Dr Pickering, who is also the territory’s deputy premier, said the Government is one that ‘listens to the public’. “There was public consultation on the matter (regarding the new work permit fee structure) and there is a general recognition that the fees need to be increased,” he added.

Dr Pickering also elaborated on an announcement he had made in April regarding complaints received from several companies about the proposed fee increases.

Some companies are not only concerned that the new fees would have been implemented in the middle of their financial year.

According to Dr Pickering, companies also want some of the proposed fee increases to be reconsidered.

“The second point that we were asked to consider was the percentage increase for some work permits. So we have delayed the implementation of the fee increases to review the concerns raised by the various companies that have written to us and called us and have spoken to us,” Dr Pickering further said in a video posted by the Government Information Service.
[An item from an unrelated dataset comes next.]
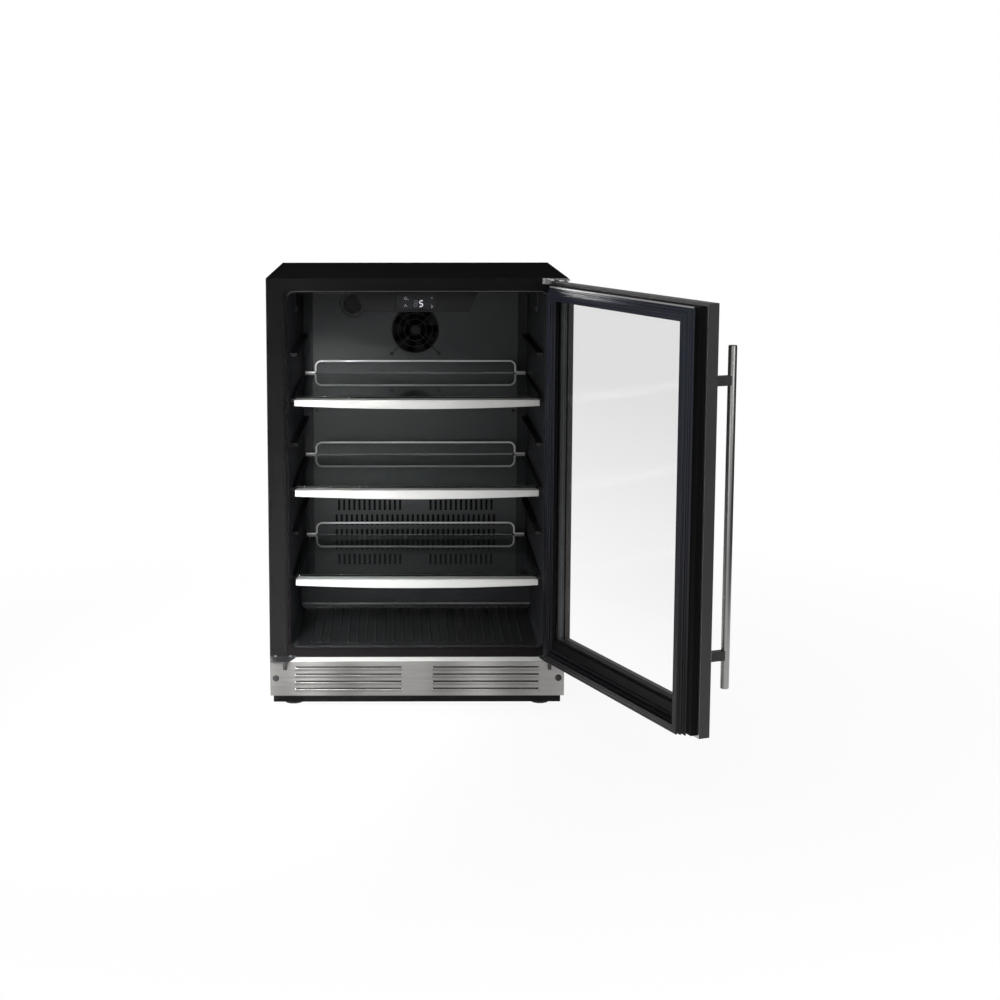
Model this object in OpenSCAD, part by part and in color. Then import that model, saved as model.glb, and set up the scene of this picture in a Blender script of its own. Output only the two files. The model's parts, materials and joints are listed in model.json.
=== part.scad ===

In April, Dr Pickering announced the new work permit fee structure, saying: “Under the new fee structure, special consideration has been made for domestic workers. They will pay 1 percent of their annual salary. For other workers, the fee for earnings up to $25,000 per annum will be charged at 3 percent.”

He continued: “The fee for earnings from $25,001 to $50,000 [per annum] will be calculated at 5 percent.”

“And the fee for earnings above $50,001 [per annum] will be calculated at 7 percent. Earnings in excess of $150,000 will also be charged at 7 percent,” added Dr Pickering.

He further explained that there is a limit to the amount of work permit fee any one person will be required to pay. “There will be a fee cap at $10,000 which means that no work permit will cost in excess of 10,000.”

The labour minister also announced that persons will be required to pay a brand new fee when submitting a work permit application. “The new fee structure also introduces a $50 application fee, in addition to the $75 fee that is currently charged for the issuance of the work permit card,” he said.